How to build a women home gym for different life stages
What works in your twenties may not be what you want in your forties or beyond, and that is not a downgrade. It is smart training.
Women in a muscle-building phase may want heavier weights, progressive overload tools, and stronger footwear for lifting. Women focused on fat loss or cardio endurance may lean more toward walking pads, bikes, and interval-friendly accessories. During pregnancy, postpartum, or midlife hormonal shifts, lower-impact options, core support tools, and recovery products often become more valuable.
The goal is not to create a home gym for some generic female customer. It is to create one for your current body and your current priorities. That might mean more strength and less intensity. It might mean better flooring and fewer machines. It might mean finally buying the supportive sports bra you should have had years ago.
A home gym that fits your life will always outperform one that just looks good online.
Build in a way you can grow with
The smartest setup is rarely finished all at once. Start with your foundation, use it for a few months, and pay attention to what you reach for and what you avoid. That will tell you what to buy next.
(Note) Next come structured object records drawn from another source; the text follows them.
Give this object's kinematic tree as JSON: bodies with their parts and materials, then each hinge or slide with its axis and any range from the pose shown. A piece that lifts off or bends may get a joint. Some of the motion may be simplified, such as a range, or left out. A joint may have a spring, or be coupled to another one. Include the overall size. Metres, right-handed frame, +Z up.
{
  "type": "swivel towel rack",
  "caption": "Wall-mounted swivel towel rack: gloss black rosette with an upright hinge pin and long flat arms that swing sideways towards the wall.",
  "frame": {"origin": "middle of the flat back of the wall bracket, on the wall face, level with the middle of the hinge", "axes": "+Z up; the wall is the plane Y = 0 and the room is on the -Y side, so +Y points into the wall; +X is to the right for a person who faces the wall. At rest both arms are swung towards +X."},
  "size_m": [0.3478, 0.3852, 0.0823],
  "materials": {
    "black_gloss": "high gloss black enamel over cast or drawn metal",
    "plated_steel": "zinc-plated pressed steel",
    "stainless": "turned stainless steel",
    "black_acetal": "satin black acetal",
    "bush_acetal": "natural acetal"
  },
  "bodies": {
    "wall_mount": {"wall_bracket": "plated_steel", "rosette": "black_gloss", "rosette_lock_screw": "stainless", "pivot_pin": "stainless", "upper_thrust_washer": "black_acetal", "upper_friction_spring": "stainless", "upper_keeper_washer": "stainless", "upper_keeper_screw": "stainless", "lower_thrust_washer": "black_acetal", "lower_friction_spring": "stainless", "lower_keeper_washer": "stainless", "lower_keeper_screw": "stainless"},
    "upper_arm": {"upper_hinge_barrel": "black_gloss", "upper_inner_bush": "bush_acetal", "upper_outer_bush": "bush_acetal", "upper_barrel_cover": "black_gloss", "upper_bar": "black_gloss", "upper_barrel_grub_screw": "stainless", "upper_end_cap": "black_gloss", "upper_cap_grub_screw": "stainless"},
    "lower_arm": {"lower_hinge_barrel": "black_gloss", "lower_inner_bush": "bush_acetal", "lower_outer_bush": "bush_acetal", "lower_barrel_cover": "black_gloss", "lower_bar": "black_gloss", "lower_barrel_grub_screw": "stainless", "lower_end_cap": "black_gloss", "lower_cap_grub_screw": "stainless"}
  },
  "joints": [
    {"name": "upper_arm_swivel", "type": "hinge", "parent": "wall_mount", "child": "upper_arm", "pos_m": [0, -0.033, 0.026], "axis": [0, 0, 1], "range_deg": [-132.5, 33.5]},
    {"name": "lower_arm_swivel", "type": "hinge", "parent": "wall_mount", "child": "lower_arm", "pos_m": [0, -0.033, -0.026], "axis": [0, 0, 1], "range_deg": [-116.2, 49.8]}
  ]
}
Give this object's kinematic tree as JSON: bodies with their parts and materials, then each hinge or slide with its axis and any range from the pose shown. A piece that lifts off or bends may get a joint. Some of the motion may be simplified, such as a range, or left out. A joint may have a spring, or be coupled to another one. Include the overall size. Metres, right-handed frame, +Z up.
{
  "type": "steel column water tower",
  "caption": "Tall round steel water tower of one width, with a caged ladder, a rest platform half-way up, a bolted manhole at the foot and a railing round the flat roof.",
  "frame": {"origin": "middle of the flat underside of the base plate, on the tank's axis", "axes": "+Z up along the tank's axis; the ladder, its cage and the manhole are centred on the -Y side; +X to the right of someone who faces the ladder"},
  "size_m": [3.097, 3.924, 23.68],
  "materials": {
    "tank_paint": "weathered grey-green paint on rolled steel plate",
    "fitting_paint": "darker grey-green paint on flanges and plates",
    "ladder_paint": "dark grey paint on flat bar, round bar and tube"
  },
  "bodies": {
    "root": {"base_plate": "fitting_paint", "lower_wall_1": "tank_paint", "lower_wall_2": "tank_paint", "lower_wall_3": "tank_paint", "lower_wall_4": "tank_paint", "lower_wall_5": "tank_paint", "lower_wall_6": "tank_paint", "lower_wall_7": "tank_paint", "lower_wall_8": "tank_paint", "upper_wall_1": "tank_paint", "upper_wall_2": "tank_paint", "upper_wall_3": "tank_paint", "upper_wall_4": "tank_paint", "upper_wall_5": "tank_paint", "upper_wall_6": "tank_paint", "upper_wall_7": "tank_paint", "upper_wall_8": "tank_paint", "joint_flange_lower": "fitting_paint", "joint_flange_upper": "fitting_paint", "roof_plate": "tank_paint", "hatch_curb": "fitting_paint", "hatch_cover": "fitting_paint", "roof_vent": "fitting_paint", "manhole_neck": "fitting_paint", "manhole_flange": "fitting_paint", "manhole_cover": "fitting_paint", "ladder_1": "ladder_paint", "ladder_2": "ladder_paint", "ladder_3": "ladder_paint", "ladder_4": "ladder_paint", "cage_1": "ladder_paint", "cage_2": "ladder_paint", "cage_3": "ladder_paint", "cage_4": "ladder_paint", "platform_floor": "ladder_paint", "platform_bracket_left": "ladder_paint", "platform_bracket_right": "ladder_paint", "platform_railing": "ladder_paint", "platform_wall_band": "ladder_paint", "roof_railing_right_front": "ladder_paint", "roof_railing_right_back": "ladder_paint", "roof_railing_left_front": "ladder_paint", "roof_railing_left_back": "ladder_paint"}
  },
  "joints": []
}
Maybe you realize you love strength training and want a barbell. Maybe you learn that walking while answering emails helps you stay consistent. Maybe recovery becomes your missing link. Let your habits guide your upgrades.
Building a home gym is really about building easier access to the version of you that feels stronger, clearer, and more in control. Start with what supports that version today, and let the space grow as you do.